**GIVEN INFORMATION:**
begin

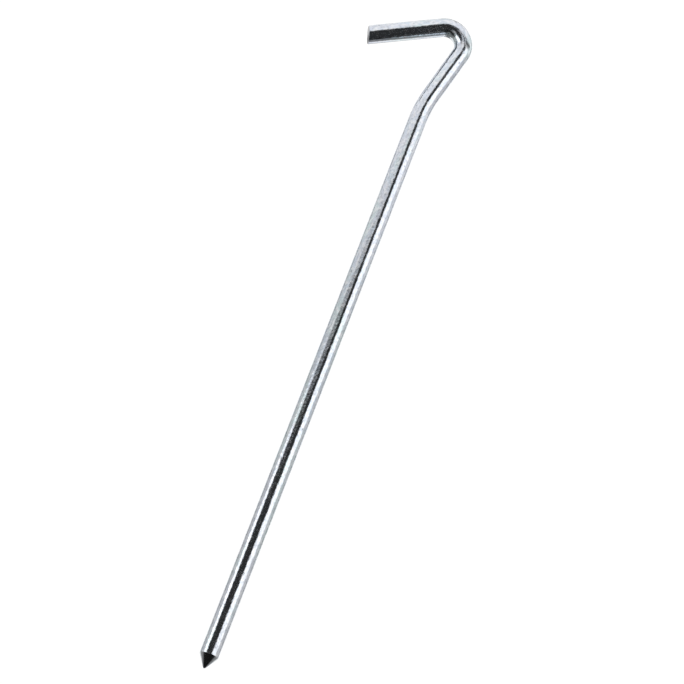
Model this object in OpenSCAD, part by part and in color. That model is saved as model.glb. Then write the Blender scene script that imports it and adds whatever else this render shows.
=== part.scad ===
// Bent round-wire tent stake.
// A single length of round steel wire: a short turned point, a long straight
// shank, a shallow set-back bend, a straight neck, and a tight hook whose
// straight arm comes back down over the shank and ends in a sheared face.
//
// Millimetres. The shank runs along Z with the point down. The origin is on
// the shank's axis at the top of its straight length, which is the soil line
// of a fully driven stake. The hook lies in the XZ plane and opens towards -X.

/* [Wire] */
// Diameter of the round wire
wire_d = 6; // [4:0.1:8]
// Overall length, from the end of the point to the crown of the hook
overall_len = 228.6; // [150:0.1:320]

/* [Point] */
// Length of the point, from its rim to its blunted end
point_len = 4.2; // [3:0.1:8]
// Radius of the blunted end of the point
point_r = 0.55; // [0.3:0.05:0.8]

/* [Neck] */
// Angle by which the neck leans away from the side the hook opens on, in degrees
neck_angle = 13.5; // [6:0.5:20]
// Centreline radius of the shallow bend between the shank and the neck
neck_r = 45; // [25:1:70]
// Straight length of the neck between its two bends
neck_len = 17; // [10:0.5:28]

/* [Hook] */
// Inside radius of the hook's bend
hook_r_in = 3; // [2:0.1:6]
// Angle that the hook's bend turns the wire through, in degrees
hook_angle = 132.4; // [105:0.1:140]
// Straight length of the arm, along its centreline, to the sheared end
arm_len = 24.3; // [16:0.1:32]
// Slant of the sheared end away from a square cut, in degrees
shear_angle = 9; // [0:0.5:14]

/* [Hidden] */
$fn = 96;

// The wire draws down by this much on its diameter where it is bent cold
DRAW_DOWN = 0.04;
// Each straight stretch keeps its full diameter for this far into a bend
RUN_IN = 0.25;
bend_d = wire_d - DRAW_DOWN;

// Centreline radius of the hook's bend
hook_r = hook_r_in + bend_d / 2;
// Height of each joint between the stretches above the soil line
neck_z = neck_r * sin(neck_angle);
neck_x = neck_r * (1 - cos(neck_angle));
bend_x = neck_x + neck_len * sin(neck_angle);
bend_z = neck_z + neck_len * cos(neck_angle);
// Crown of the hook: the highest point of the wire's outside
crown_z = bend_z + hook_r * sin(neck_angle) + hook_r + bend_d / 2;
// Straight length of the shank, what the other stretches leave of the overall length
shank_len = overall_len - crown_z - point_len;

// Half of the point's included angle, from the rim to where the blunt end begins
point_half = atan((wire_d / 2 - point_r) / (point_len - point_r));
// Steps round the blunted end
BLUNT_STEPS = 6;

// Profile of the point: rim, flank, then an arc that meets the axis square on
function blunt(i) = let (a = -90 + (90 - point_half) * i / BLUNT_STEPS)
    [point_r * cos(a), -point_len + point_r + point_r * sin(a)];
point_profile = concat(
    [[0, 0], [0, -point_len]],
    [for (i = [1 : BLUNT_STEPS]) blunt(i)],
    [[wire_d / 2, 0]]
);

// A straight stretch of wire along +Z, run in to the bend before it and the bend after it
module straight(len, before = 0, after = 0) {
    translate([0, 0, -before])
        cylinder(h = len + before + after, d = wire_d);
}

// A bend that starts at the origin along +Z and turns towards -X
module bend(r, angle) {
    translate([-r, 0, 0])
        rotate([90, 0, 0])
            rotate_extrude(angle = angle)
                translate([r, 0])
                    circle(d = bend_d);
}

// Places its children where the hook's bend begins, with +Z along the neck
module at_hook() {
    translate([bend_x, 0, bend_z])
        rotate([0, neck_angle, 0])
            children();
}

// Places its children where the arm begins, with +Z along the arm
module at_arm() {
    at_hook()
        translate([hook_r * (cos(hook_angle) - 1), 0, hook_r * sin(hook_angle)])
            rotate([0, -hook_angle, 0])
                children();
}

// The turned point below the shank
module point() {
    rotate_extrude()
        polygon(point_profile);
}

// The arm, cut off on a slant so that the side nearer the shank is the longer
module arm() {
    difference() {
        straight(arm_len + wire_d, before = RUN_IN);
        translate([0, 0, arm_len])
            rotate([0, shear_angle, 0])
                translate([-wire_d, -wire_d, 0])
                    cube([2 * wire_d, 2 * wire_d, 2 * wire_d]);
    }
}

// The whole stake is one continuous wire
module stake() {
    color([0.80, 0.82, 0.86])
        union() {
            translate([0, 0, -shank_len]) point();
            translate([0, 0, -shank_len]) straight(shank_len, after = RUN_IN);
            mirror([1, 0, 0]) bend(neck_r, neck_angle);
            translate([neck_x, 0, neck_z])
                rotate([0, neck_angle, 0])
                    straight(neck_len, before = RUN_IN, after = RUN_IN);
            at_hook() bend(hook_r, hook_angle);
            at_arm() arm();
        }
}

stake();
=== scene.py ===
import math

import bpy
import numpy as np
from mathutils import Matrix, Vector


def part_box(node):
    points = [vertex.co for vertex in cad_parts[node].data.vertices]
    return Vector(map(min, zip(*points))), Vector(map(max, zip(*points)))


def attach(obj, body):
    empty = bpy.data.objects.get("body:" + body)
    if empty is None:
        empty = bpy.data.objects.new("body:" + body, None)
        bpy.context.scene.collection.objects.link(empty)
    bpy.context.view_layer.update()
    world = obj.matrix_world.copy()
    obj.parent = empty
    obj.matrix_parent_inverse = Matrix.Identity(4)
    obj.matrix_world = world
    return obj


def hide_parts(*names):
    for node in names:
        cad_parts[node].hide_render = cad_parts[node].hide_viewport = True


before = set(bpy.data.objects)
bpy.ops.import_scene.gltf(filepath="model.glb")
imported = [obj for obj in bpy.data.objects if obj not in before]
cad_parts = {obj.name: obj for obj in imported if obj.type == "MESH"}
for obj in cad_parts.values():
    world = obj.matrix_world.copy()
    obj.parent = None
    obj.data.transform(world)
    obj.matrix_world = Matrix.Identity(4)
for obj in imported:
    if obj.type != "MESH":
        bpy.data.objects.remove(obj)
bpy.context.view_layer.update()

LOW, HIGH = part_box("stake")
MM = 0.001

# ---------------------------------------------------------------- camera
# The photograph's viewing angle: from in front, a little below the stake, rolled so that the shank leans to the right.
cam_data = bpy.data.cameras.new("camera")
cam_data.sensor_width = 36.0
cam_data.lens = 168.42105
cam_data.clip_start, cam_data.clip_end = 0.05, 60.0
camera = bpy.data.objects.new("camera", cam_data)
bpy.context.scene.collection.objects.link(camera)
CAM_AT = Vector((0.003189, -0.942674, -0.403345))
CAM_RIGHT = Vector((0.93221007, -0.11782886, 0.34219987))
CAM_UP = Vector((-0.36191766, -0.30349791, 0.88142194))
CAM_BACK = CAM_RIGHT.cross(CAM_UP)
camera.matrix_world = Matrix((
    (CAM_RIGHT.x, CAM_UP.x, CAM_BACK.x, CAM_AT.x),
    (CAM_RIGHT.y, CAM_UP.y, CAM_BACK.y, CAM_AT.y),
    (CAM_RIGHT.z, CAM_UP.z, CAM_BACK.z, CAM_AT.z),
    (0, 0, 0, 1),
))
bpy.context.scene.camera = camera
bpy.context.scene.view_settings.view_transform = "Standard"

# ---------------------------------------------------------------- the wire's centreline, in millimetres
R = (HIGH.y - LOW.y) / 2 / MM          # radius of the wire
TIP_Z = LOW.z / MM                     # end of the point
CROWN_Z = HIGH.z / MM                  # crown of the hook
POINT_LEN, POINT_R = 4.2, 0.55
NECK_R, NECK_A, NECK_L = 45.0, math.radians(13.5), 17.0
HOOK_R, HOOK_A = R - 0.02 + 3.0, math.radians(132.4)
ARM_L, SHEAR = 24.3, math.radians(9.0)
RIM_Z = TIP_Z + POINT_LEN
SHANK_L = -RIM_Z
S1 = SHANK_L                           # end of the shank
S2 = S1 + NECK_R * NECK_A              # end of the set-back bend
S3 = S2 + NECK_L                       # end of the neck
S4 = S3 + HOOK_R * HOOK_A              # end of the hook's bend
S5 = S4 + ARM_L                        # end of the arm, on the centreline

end

**AIM:**
Print only the run of lines that begins with the line containing "one continuous wire" and ends with the line containing "if empty is", both included, exactly as they read.

**THE RESULT:**
// The whole stake is one continuous wire
module stake() {
    color([0.80, 0.82, 0.86])
        union() {
            translate([0, 0, -shank_len]) point();
            translate([0, 0, -shank_len]) straight(shank_len, after = RUN_IN);
            mirror([1, 0, 0]) bend(neck_r, neck_angle);
            translate([neck_x, 0, neck_z])
                rotate([0, neck_angle, 0])
                    straight(neck_len, before = RUN_IN, after = RUN_IN);
            at_hook() bend(hook_r, hook_angle);
            at_arm() arm();
        }
}

stake();
=== scene.py ===
import math

import bpy
import numpy as np
from mathutils import Matrix, Vector


def part_box(node):
    points = [vertex.co for vertex in cad_parts[node].data.vertices]
    return Vector(map(min, zip(*points))), Vector(map(max, zip(*points)))


def attach(obj, body):
    empty = bpy.data.objects.get("body:" + body)
    if empty is None:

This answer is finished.